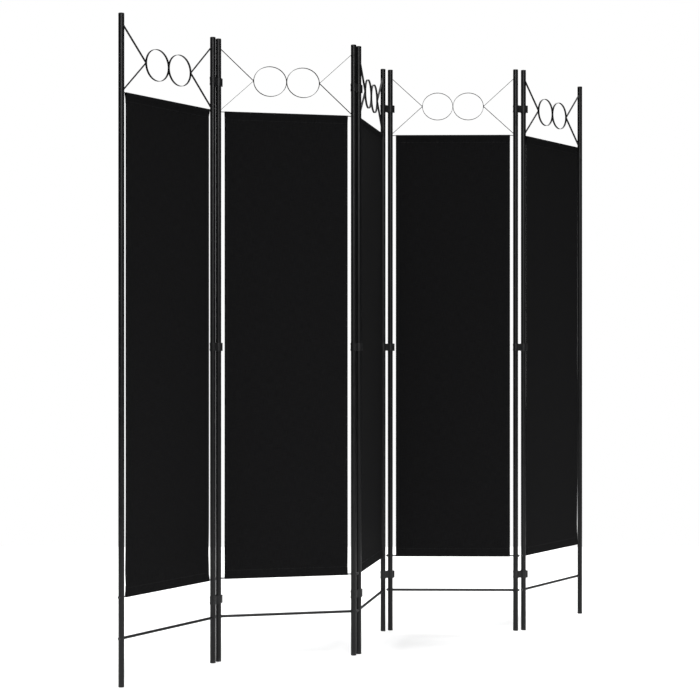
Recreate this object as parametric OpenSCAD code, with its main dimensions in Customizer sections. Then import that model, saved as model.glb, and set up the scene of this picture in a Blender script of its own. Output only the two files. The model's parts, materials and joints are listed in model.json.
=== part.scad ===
// Folding room divider: five fabric panels on round posts, joined by double-acting clip hinges.
// Z is up and the floor is z = 0. Each panel is drawn in its own frame: x runs from its left post
// to its right post, y is across the panel, and both posts stand on y = 0.

/* [Panels] */
// Height of the posts above the floor
screen_h = 1800; // [1500:10:2000]
// Distance between the post centres of one panel
post_pitch = 402; // [360:1:450]
// Outer diameter of a post
post_d = 16; // [14:1:19]
// Wall thickness of a post
post_wall = 0.8; // [0.6:0.1:1.5]

/* [Plan] */
// Direction of panel 1 seen from above, counted from the X axis
panel_1_angle = 57.5; // [0:0.5:90]
// Direction of panel 2
panel_2_angle = 13.5; // [-45:0.5:90]
// Direction of panel 3
panel_3_angle = 78.5; // [0:0.5:90]
// Direction of panel 4
panel_4_angle = -1; // [-45:0.5:90]
// Direction of panel 5
panel_5_angle = 55.5; // [0:0.5:90]
// Direction of the clips between panels 1 and 2
hinge_1_angle = 60; // [0:0.5:90]
// Direction of the clips between panels 2 and 3
hinge_2_angle = 58; // [0:0.5:90]
// Direction of the clips between panels 3 and 4
hinge_3_angle = 34; // [0:0.5:90]
// Direction of the clips between panels 4 and 5
hinge_4_angle = 22.5; // [0:0.5:90]

/* [Hinge clips] */
// Distance between the two posts that a clip joins, centre to centre
hinge_pitch = 28.5; // [26:0.5:36]
// Height of a clip
clip_h = 23.5; // [16:0.5:40]
// Height of the top clip's middle above the floor
clip_top_z = 1674; // [1640:1:1700]
// Height of the middle clip's middle above the floor
clip_middle_z = 909; // [600:1:1200]
// Height of the bottom clip's middle above the floor
clip_bottom_z = 180; // [155:1:210]
// How far the lips of the snap jaw reach from the middle of their post
lip_reach = 13.2; // [12:0.1:17]
// Running clearance between a post and a clip, on the radius
running_gap = 0.06; // [0.02:0.01:0.1]

/* [Bars and strips] */
// Height of the fabric's top rail above the floor
rail_z = 1588.8; // [1560:0.1:1600]
// Height of the fabric's bottom rod above the floor
rod_z = 240; // [230:1:280]
// Height of the cross bar above the floor
bar_z = 130; // [60:1:145]
// Diameter of the bottom rod
rod_d = 4; // [3:0.5:5]
// Diameter of the cross bar
bar_d = 8; // [6:0.5:10]
// Depth of the flat strip, across the panel
strip_depth = 6; // [4:0.5:8]
// Thickness of the flat strip
strip_t = 1.2; // [0.8:0.1:2]

/* [Scroll] */
// Height of the middle of the rings above the floor
ring_z = 1682; // [1660:1:1700]
// Width of one ring, measured outside
ring_w = 98.4; // [80:0.1:110]
// Height of one ring, measured outside
ring_h = 87.6; // [70:0.1:100]
// Height at which the upper arm of a strap meets its post
strap_top_z = 1769; // [1740:1:1785]
// Height at which the lower arm of a strap meets its post
strap_bottom_z = 1596; // [1594:1:1620]

/* [Fabric] */
// Width of the fabric
fabric_w = 366; // [300:1:370]
// Thickness of the doubled cloth
fabric_t = 1.2; // [0.6:0.1:2]
// Depth of the sewn pockets, down from the rail and up from the rod
pocket_h = 22; // [12:1:40]

/* [Fittings] */
// Height of the part of a foot that shows below its post
foot_h = 9; // [4:1:15]
// Height of the part of a plug that shows above its post
plug_h = 2.5; // [1:0.5:6]
// Length of the stem of a foot or plug, inside the post
stem_l = 14; // [8:1:25]
// Width across the flats of a cap nut
nut_af = 7; // [6:0.5:10]
// Height of a cap nut
nut_h = 5.5; // [5:0.5:6]

/* [Hidden] */
PANELS = [1:5];
HINGES = [1:4];
PANEL_PIECES = ["left_post", "right_post", "post_plugs", "feet", "scroll_straps", "scroll_rings",
                "top_rail", "bottom_rod", "cross_bar", "cap_nuts", "fabric"];

$fn = 96;
eps = 0.5;                     // how far a cutter passes the face it opens
steel = [0.10, 0.10, 0.11];
plastic = [0.06, 0.06, 0.065];
cloth = [0.035, 0.035, 0.04];

post_r = post_d / 2;
bore_r = post_r - post_wall;
stud_r = 2;                    // threaded ends of the rod and the bar
hole_r = stud_r + 0.1;
slot_gap = 0.15;               // room round a strip in its slot
strip_end = 4.5;               // how far a strip passes into a post
stud_end = 4;                  // how far a threaded end stands out of a post
rail_t = 1.4;
weld = 0.15;                   // how far welded strips sink into each other
clip_r = post_r + running_gap;

panel_angles = [panel_1_angle, panel_2_angle, panel_3_angle, panel_4_angle, panel_5_angle];
hinge_angles = [hinge_1_angle, hinge_2_angle, hinge_3_angle, hinge_4_angle];
clip_heights = [clip_bottom_z, clip_middle_z, clip_top_z];

function panel_node(i, piece) = str("panel_", i, "_", piece);
function hinge_node(i) = str("hinge_", i, "_clips");
function along(angle) = [cos(angle), sin(angle)];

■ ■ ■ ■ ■

▸ EXERCISE DIRECTIONS
Exactly repeat the lines running from the top of the listing to the line bearing "hinge_4_angle = 22.5; // [0:0.5:90]", both of those lines included, and only them.

▸ EXPECTED ANSWER
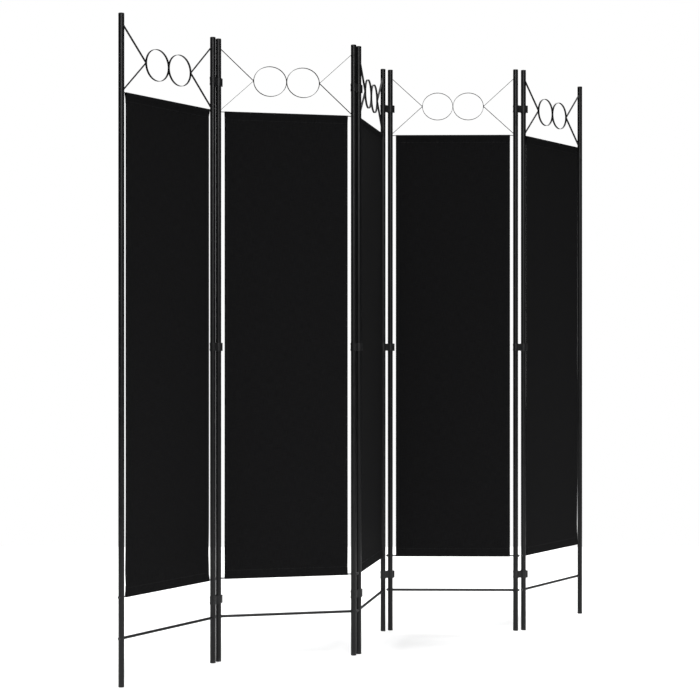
Recreate this object as parametric OpenSCAD code, with its main dimensions in Customizer sections. Then import that model, saved as model.glb, and set up the scene of this picture in a Blender script of its own. Output only the two files. The model's parts, materials and joints are listed in model.json.
=== part.scad ===
// Folding room divider: five fabric panels on round posts, joined by double-acting clip hinges.
// Z is up and the floor is z = 0. Each panel is drawn in its own frame: x runs from its left post
// to its right post, y is across the panel, and both posts stand on y = 0.

/* [Panels] */
// Height of the posts above the floor
screen_h = 1800; // [1500:10:2000]
// Distance between the post centres of one panel
post_pitch = 402; // [360:1:450]
// Outer diameter of a post
post_d = 16; // [14:1:19]
// Wall thickness of a post
post_wall = 0.8; // [0.6:0.1:1.5]

/* [Plan] */
// Direction of panel 1 seen from above, counted from the X axis
panel_1_angle = 57.5; // [0:0.5:90]
// Direction of panel 2
panel_2_angle = 13.5; // [-45:0.5:90]
// Direction of panel 3
panel_3_angle = 78.5; // [0:0.5:90]
// Direction of panel 4
panel_4_angle = -1; // [-45:0.5:90]
// Direction of panel 5
panel_5_angle = 55.5; // [0:0.5:90]
// Direction of the clips between panels 1 and 2
hinge_1_angle = 60; // [0:0.5:90]
// Direction of the clips between panels 2 and 3
hinge_2_angle = 58; // [0:0.5:90]
// Direction of the clips between panels 3 and 4
hinge_3_angle = 34; // [0:0.5:90]
// Direction of the clips between panels 4 and 5
hinge_4_angle = 22.5; // [0:0.5:90]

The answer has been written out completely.